## PROBLEM STATEMENT:
Which lines contain the string "before"? Please list every one of them.
# start of DATA SEGMENT
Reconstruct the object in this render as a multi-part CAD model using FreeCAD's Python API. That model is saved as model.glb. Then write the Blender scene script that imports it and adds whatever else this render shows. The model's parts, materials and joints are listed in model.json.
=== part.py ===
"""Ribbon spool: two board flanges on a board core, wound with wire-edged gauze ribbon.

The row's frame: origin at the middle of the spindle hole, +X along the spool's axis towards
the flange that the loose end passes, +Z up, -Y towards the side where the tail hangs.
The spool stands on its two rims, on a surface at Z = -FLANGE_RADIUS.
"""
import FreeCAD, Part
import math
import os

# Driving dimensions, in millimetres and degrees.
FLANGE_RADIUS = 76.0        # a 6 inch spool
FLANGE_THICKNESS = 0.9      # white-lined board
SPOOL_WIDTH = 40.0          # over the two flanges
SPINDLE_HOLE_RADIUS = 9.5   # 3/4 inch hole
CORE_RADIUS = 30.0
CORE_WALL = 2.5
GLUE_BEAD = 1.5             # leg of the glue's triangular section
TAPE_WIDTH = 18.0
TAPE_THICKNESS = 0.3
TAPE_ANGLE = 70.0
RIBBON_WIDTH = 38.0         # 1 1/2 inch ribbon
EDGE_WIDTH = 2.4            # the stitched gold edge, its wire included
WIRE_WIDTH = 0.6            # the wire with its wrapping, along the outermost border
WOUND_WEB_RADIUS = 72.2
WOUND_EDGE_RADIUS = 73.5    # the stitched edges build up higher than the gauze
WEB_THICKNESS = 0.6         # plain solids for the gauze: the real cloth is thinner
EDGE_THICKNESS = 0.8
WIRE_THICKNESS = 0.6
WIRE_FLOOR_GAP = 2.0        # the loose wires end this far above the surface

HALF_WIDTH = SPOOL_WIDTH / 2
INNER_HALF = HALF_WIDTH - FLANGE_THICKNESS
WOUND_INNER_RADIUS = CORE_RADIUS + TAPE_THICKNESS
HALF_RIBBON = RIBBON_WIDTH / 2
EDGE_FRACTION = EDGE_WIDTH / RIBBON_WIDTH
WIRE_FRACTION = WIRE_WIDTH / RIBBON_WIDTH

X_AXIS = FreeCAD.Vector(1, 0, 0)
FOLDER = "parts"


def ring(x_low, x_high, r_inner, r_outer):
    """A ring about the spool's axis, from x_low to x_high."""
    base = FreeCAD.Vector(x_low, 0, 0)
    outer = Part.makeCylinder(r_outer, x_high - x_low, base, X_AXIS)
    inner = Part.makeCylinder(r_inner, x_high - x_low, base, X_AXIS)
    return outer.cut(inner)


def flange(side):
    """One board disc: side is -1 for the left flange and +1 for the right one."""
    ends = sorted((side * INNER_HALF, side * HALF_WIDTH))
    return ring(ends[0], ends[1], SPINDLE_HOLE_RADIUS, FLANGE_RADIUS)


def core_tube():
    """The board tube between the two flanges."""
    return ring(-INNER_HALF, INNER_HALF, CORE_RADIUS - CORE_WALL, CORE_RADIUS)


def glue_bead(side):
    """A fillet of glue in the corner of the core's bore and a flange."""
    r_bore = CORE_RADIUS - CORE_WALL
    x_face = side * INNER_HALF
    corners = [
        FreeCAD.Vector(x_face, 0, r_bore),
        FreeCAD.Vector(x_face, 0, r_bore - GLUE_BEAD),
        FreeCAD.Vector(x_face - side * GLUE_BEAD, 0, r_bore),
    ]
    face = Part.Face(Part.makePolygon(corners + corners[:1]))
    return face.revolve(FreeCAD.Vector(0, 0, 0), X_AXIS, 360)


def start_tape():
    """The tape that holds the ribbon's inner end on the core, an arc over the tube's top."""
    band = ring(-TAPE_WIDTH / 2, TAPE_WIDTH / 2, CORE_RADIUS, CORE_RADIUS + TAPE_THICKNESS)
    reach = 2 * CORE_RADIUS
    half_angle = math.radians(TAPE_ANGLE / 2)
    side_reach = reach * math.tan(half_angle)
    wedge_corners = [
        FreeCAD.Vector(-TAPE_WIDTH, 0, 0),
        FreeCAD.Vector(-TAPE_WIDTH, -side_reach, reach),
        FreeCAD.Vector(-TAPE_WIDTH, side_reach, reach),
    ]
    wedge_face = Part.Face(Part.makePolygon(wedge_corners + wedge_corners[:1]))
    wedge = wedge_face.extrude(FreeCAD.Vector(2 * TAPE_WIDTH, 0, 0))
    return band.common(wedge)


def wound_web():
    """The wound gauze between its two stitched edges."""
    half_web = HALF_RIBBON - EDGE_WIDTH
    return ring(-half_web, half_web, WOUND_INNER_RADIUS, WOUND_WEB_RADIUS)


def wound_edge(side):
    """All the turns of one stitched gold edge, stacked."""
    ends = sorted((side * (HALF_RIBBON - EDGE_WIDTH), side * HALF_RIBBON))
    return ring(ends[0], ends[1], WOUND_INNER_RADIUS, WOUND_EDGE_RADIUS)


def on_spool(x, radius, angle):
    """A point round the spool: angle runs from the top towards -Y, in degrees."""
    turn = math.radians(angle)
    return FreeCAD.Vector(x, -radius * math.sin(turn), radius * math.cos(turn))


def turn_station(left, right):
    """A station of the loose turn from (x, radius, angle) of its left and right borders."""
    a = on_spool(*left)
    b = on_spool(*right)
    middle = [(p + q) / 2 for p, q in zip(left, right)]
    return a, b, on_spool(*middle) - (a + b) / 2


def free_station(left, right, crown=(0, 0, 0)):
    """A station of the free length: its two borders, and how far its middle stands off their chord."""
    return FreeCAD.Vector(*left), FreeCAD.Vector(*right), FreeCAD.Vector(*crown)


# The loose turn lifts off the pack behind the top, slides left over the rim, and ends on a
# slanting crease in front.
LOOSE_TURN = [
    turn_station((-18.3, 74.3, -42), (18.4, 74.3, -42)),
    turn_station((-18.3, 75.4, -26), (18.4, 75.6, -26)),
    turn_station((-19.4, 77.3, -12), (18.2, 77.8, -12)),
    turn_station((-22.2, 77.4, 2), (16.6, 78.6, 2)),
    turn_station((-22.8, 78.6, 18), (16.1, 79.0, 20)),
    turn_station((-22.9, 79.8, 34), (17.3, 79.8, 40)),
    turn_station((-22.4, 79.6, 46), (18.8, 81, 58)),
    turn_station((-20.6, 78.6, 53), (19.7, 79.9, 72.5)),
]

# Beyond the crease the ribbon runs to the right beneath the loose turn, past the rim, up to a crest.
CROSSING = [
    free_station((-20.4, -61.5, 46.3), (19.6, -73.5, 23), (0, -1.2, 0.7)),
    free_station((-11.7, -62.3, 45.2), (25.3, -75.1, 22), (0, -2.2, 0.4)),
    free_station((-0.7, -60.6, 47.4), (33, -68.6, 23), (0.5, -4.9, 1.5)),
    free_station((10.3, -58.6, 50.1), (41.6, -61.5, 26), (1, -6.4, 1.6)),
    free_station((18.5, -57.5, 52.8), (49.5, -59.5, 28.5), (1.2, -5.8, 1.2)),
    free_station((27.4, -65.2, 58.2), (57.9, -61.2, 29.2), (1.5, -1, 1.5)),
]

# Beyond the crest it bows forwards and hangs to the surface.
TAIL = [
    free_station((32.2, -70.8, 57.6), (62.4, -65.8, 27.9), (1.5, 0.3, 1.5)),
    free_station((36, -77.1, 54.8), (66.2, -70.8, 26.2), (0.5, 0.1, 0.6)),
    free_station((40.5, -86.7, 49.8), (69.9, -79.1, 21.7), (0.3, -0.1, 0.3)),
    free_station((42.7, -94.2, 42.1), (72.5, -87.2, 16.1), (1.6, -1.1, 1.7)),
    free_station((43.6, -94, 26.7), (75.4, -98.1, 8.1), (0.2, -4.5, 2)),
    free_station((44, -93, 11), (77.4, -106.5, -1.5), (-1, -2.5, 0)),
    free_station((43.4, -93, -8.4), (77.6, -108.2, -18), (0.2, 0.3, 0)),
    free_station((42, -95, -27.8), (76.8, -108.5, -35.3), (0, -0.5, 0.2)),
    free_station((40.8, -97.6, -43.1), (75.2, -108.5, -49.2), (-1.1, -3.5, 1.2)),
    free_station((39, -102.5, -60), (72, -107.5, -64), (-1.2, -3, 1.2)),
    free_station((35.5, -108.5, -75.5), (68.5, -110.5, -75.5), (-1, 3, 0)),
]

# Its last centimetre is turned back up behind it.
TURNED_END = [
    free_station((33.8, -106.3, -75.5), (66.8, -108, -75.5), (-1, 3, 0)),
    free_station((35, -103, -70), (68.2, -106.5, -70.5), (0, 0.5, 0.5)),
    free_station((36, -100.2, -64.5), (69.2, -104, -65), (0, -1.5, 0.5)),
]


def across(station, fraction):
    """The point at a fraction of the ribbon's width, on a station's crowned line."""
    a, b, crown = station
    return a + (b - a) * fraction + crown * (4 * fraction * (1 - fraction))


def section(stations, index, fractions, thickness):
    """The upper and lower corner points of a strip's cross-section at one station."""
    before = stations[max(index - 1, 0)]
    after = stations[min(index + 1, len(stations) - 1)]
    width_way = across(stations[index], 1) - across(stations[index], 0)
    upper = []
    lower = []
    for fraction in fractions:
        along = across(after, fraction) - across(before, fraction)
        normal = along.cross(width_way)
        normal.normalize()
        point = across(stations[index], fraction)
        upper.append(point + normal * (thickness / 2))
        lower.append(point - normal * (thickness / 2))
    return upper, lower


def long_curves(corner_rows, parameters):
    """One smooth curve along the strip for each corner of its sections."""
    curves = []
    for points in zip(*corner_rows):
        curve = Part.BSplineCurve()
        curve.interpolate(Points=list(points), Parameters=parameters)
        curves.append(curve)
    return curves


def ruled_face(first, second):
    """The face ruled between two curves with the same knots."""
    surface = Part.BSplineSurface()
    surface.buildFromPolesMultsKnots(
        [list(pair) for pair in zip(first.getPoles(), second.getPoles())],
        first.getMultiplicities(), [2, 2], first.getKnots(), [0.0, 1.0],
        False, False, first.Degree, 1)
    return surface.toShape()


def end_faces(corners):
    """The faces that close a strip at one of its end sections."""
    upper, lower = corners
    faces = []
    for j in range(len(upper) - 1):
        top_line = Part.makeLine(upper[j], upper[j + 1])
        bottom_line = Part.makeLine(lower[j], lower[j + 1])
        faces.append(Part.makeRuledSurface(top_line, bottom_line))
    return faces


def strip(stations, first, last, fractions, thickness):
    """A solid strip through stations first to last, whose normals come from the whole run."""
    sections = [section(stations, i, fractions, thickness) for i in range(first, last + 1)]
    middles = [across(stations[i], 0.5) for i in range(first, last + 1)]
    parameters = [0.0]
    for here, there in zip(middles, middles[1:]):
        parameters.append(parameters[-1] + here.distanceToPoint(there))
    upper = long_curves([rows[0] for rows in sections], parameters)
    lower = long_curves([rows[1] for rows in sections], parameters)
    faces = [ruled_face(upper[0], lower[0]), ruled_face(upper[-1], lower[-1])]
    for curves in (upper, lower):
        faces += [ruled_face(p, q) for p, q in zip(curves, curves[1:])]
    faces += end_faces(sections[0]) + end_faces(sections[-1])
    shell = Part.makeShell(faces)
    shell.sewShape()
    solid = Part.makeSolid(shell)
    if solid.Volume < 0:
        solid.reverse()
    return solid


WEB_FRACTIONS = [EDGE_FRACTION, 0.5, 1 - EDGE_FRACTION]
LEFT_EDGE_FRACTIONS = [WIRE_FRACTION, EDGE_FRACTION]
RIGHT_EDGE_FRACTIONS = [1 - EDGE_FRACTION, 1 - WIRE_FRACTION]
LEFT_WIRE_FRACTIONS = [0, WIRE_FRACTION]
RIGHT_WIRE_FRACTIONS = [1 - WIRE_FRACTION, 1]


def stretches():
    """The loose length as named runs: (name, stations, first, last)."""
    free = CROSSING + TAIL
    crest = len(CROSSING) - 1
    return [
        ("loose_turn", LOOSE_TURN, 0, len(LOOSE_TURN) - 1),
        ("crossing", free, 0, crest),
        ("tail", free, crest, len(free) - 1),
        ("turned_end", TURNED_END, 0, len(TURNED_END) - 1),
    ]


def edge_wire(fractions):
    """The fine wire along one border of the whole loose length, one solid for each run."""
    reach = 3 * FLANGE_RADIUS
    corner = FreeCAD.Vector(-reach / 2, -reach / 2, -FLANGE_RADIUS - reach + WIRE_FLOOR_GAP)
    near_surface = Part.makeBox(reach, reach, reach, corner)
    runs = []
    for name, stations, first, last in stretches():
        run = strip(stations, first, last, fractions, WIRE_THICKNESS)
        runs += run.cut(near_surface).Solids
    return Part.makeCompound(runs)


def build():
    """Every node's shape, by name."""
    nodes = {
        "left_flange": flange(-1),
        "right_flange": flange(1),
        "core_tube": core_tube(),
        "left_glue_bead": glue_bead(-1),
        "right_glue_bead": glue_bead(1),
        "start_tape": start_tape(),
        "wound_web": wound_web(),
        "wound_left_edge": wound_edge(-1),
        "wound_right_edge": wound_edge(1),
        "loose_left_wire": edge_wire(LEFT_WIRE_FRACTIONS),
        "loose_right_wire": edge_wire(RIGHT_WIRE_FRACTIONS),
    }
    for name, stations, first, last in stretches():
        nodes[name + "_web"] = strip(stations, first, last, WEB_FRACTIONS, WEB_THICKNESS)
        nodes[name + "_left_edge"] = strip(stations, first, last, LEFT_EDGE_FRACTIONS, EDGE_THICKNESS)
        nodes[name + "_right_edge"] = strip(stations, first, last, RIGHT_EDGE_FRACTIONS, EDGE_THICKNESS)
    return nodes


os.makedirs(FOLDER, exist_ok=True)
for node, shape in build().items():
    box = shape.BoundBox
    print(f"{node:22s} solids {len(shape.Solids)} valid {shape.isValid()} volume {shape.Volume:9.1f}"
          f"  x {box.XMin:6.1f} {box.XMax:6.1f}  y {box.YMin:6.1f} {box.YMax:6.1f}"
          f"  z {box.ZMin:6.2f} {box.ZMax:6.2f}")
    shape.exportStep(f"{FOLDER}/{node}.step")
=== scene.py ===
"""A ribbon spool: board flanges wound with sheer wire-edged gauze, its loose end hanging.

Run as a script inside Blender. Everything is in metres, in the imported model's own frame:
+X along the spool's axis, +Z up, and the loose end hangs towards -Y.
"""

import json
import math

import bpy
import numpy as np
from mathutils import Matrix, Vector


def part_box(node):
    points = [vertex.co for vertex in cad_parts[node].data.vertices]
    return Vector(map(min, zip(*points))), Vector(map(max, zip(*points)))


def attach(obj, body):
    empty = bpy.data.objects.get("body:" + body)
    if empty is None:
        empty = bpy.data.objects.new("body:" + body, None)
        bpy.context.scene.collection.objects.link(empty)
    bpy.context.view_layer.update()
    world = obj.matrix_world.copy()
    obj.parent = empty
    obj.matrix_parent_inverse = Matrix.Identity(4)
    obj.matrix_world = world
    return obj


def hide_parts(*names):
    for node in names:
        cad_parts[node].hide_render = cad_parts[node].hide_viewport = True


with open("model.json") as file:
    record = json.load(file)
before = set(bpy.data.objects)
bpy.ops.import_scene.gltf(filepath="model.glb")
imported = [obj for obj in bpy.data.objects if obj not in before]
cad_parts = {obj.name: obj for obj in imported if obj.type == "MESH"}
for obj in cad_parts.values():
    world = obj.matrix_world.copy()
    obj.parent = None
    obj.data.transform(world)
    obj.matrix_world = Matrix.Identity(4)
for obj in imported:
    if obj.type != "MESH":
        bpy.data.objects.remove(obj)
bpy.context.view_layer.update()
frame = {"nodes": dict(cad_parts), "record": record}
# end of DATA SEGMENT
## EXPECTED ANSWER:
    before = stations[max(index - 1, 0)]
        along = across(after, fraction) - across(before, fraction)
before = set(bpy.data.objects)
imported = [obj for obj in bpy.data.objects if obj not in before]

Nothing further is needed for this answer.